## What you have to do
Show each line that has the string "with" in it.

— START OF Data block —

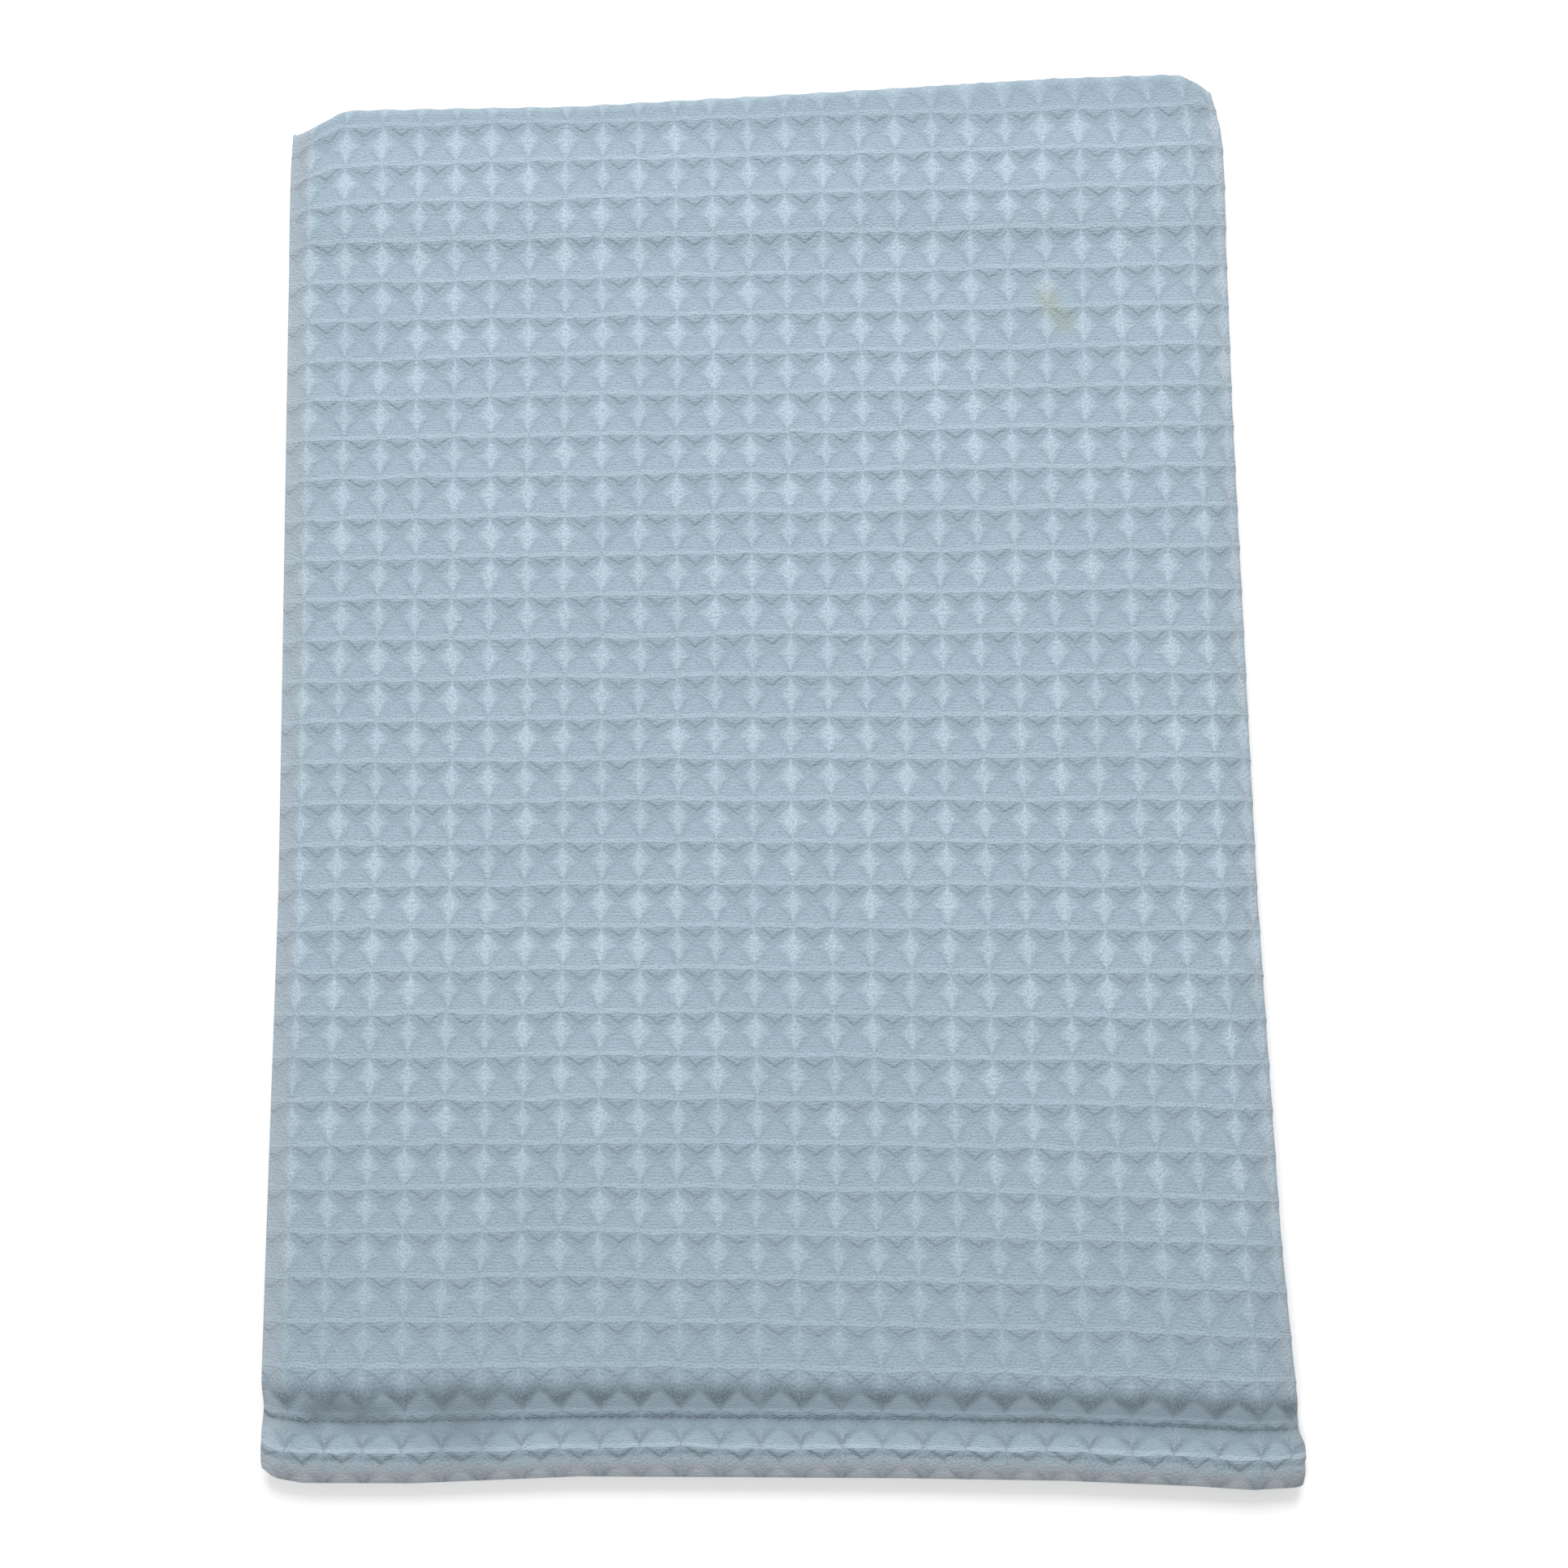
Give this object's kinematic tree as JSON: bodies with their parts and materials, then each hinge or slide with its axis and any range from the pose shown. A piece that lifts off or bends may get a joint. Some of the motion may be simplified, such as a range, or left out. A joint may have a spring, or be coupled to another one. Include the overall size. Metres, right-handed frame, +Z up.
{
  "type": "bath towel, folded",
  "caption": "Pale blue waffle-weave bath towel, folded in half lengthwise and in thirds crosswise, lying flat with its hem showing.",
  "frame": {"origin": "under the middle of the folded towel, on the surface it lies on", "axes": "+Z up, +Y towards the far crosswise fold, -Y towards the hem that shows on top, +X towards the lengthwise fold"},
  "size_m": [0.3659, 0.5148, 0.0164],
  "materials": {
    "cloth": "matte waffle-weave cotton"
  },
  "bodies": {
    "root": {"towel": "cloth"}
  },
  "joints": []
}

— END OF Data block —

## Answer to the exercise
Give this object's kinematic tree as JSON: bodies with their parts and materials, then each hinge or slide with its axis and any range from the pose shown. A piece that lifts off or bends may get a joint. Some of the motion may be simplified, such as a range, or left out. A joint may have a spring, or be coupled to another one. Include the overall size. Metres, right-handed frame, +Z up.
  "caption": "Pale blue waffle-weave bath towel, folded in half lengthwise and in thirds crosswise, lying flat with its hem showing.",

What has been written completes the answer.